People think it's hard to be an opera singer and you need years of intense training, but that's an urban myth. All you need to do is sing as loud as fuck in Italian. It doesn't even have to be real Italian - so long as it sounds Italian then you’re in business. 

I leap onto the fore deck and burst into song; a lament for my pants. I have included here a rough translation, but as I was singing in a language I don’t speak, it may not be a hundred percent accurate. 

Where's my pants?
I've only had them on two days,
I could get another week out of them yet. 
They're a pretty decent pair,
No holes and the elastic still works. 

Where's my pants?
I think they're blue, or maybe grey. 
They're definitely not the stripy ones,
As I only wear those on special occasions. 

Where's my pants?
If one of those ducks has nicked them,
I'll kill the fucker.

As I'm mid way through the overture, the lady from two boats down appears and starts shouting something - I don't catch her exact words as my opera is far too loud. She's clearly hugely impressed, not only by the passion of my aria, but also by the sight of my dangling penis, which in the chilly night air has shrunken to roughly the size of an acorn. 

"Bravo," she screams as she clouts me across the earhole with a length of four by two. I tumble backwards into the canal and begin a new song, this time about the coldness of the still, black water. 


Dawn finally breaks, and the manager arrives to insist I leave the marina right now or else he’ll have me arrested. But his harsh words cannot dampen my good mood; I found my pants - they were screwed up in the leg hole of my trousers the whole time. 

Saturday, 18 April 2015

Prozac Dreams #1

The dreams I've been having while taking Prozac have ranged from weird to full on disturbing, but last night's effort was so entertaining I've decided to start writing up the more interesting ones as short stories. Welcome inside my fucked up imagination . . . 



Prozac Dreams #1

Some old school friends and I on are a yacht; we’re sailing across an azure ocean, the sun beating down on us. We come to a tropical island paradise – all golden sand and palm trees – and decide to drop anchor. This looks like a cool place to hang out.

It’s not long before our presence attracts attention. A bunch of people start coming aboard our boat, wanting to join the party. There are lots of women, all of them beautiful and glamorous, scantily clad in teeny tiny bikinis. Unfortunately for me they are all accompanied by possessive boyfriends - bearded men in polo neck jumpers who chatter away in French. Our yacht rapidly fills. No one speaks a word of English. I dash back and forth between our guests, offering them cups of coffee and ogling the women, hoping they won’t notice me peeping at their incredible bodies out the corner of my eye.

The party is in full swing. I’m having a great time. But then I notice a huge, black bank of roiling thunderclouds heading straight toward us. “There’s a storm coming,” I yell. The boat rapidly empties as our guests flee, and I jump down onto the sand to undo the moorings. We have to make sail and get away before we become engulfed by the tempest. I scramble back up onto the deck and see there are four dead men tied to the boom.
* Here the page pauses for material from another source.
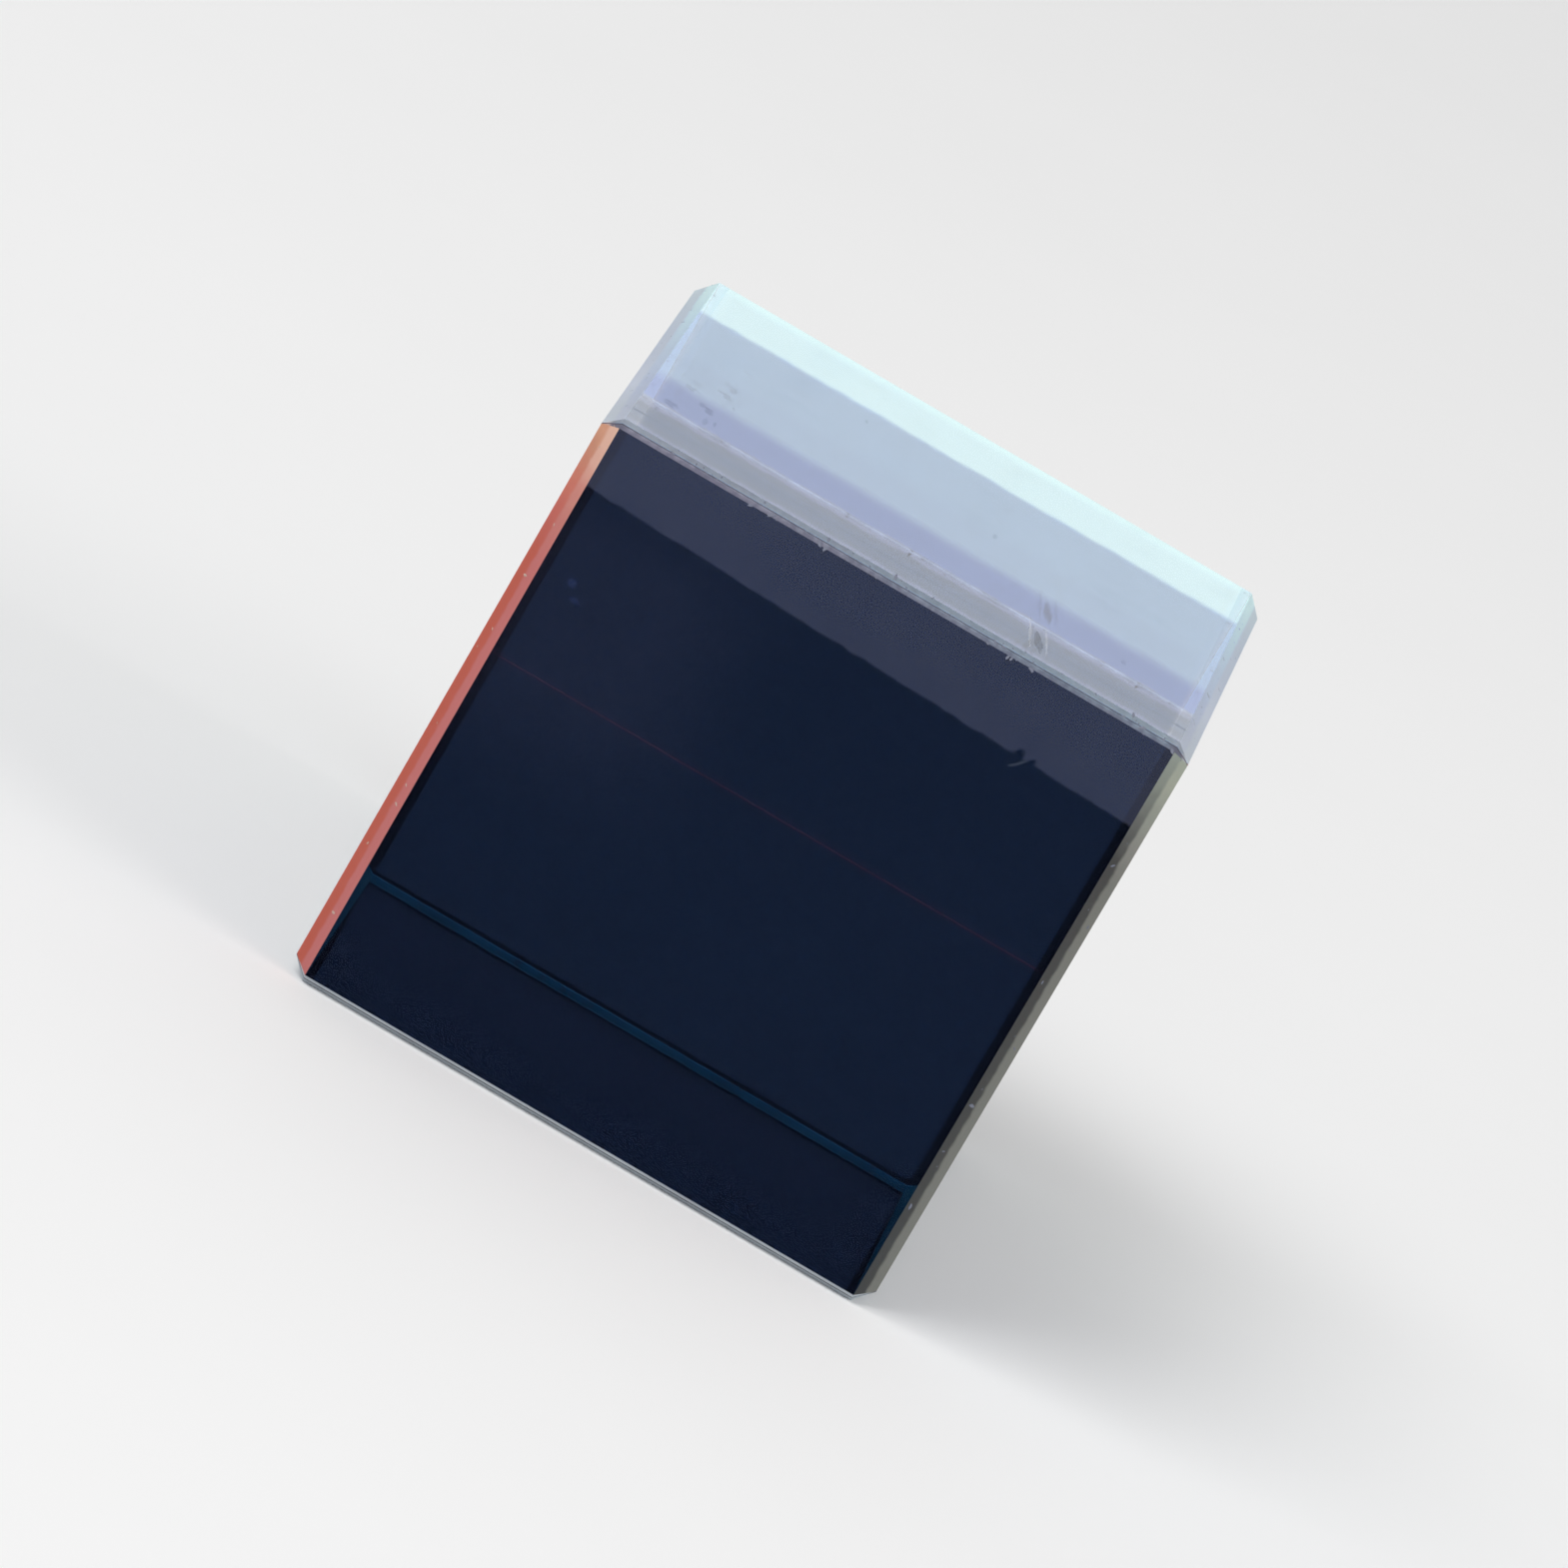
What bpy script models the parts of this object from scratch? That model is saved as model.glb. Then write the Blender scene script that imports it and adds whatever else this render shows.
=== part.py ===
"""Crossed dichroic prism cube.

Four right-angle glass prisms stand round one axis with their right-angle edges together.
Two thin mirror films cross between them: a blue-reflecting one that runs from edge to edge,
and a red-reflecting one in two halves, one on each side of it. Each film is the coating
together with the optical cement that bonds the glass to it.

Metres, +Z up. The axis of the crossing films runs along X. The front of the cube faces -Y,
and the origin is the centre of the face that it stands on.
"""

import math

import bpy
from mathutils import Matrix, Vector

# Driving dimensions
SECTION_SIDE = 0.022  # depth and height of the square section that the films cross
AXIS_LENGTH = 0.022  # along X, from one ground end face to the other
LONG_BEVEL = 0.0003  # leg of the 45 degree protective bevel on the four edges along X
END_BEVEL = 0.0006  # leg of the wider bevel on the eight edges round the two end faces
FILM_THICKNESS = 0.00003  # coating and cement, drawn a little thicker than the real bond
BOND_CLEARANCE = 0.00001  # left between a film and the glass, or the other film

# Derived dimensions
BOND_GAP = FILM_THICKNESS + 2 * BOND_CLEARANCE  # between two prisms' coated faces
HALF_DIAGONAL = SECTION_SIDE / math.sqrt(2)
OVERRUN = END_BEVEL + SECTION_SIDE / 4  # how far a blank reaches past the finished cube
BLANK_REACH = HALF_DIAGONAL + OVERRUN
BLANK_LENGTH = AXIS_LENGTH + 2 * OVERRUN
AXIS_HEIGHT = SECTION_SIDE / 2  # of the line where the films cross

# Each prism is named for the optical face that it shows, and turned about X from the top one.
PRISM_TURNS = {
    "prism_top": 0,
    "prism_front": 90,
    "prism_bottom": 180,
    "prism_back": 270,
}
# The films lie on the section's diagonals, as turns about X from the vertical.
BLUE_FILM_TURN = -45  # from the lower front edge to the upper back edge
RED_FILM_TURN = 45  # from the upper front edge to the lower back edge

GLASS_COLOUR = (0.80, 0.88, 0.92, 1.0)
BLUE_FILM_COLOUR = (0.02, 0.05, 0.30, 1.0)
RED_FILM_COLOUR = (0.75, 0.20, 0.10, 1.0)
GLASS_IOR = 1.52
GLASS_ROUGHNESS = 0.02
FILM_ROUGHNESS = 0.06


def clear_scene():
    for obj in list(bpy.data.objects):
        bpy.data.objects.remove(obj, do_unlink=True)


def new_collection(name):
    collection = bpy.data.collections.new(name)
    bpy.context.scene.collection.children.link(collection)
    return collection


def move_to(obj, collection):
    for old in list(obj.users_collection):
        old.objects.unlink(obj)
    collection.objects.link(obj)


def principled(name, colour, roughness, metallic=0.0, transmission=0.0):
    """A Principled material of the given finish."""
    material = bpy.data.materials.new(name)
    material.use_nodes = True
    shader = material.node_tree.nodes["Principled BSDF"]
    shader.inputs["Base Color"].default_value = colour
    shader.inputs["Roughness"].default_value = roughness
    shader.inputs["Metallic"].default_value = metallic
    shader.inputs["Transmission Weight"].default_value = transmission
    shader.inputs["IOR"].default_value = GLASS_IOR
    material.diffuse_color = colour
    return material


def block(name, size, centre, turn, pivot, material, collection):
    """A cuboid primitive of the given size about centre, then turned about X round pivot."""
    bpy.ops.mesh.primitive_cube_add(size=1)
    obj = bpy.context.active_object
    obj.name = name
    obj.data.name = name
    obj.data.transform(Matrix.Translation(centre) @ Matrix.Diagonal((*size, 1)))
    obj.location = pivot
    obj.rotation_euler = (math.radians(turn), 0, 0)
    if material is not None:
        obj.data.materials.append(material)
    move_to(obj, collection)
    return obj


def runs_along_x(mesh, edge):
    start, end = (mesh.vertices[i].co for i in edge.vertices)
    return abs((end - start).normalized().x) > 0.5


def bevel_edges(obj):
    """Bevels a block's edges along X by LONG_BEVEL and the others by END_BEVEL."""
    widest = max(LONG_BEVEL, END_BEVEL)
    mesh = obj.data
    weights = mesh.attributes.new("bevel_weight_edge", "FLOAT", "EDGE")
    for edge in mesh.edges:
        width = LONG_BEVEL if runs_along_x(mesh, edge) else END_BEVEL
        weights.data[edge.index].value = width / widest
    bevel = obj.modifiers.new("protective_bevel", "BEVEL")
    bevel.width = widest
    bevel.offset_type = "OFFSET"
    bevel.segments = 1
    bevel.limit_method = "WEIGHT"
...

“Those damn Frenchies are trying to set us up,” shouts one of my friends. The four men appear to have been beaten to death – their faces are battered and bruised beyond recognition. Searching for some kind of identification we go through their pockets, and find they are stuffed full of German gold.

“If we dump the bodies, we can keep the Deutschmarks,” I venture. “As long as no one sees us, we’ll be in the clear.” That’s when we are plunged into shadow, and I look up and see there’s a vast Russian naval vessel coming past, and what must be a hundred pasty faced Russian soldiers in grey uniforms are leaning over the side, staring at me. I try to put myself between the dead bodies and the soldiers. I hold my arms out, attempting to block their view. “There’s nothing to see here,” I cheerfully shout.

The soldiers cock their machine guns and take aim at me. And that’s when I wake up.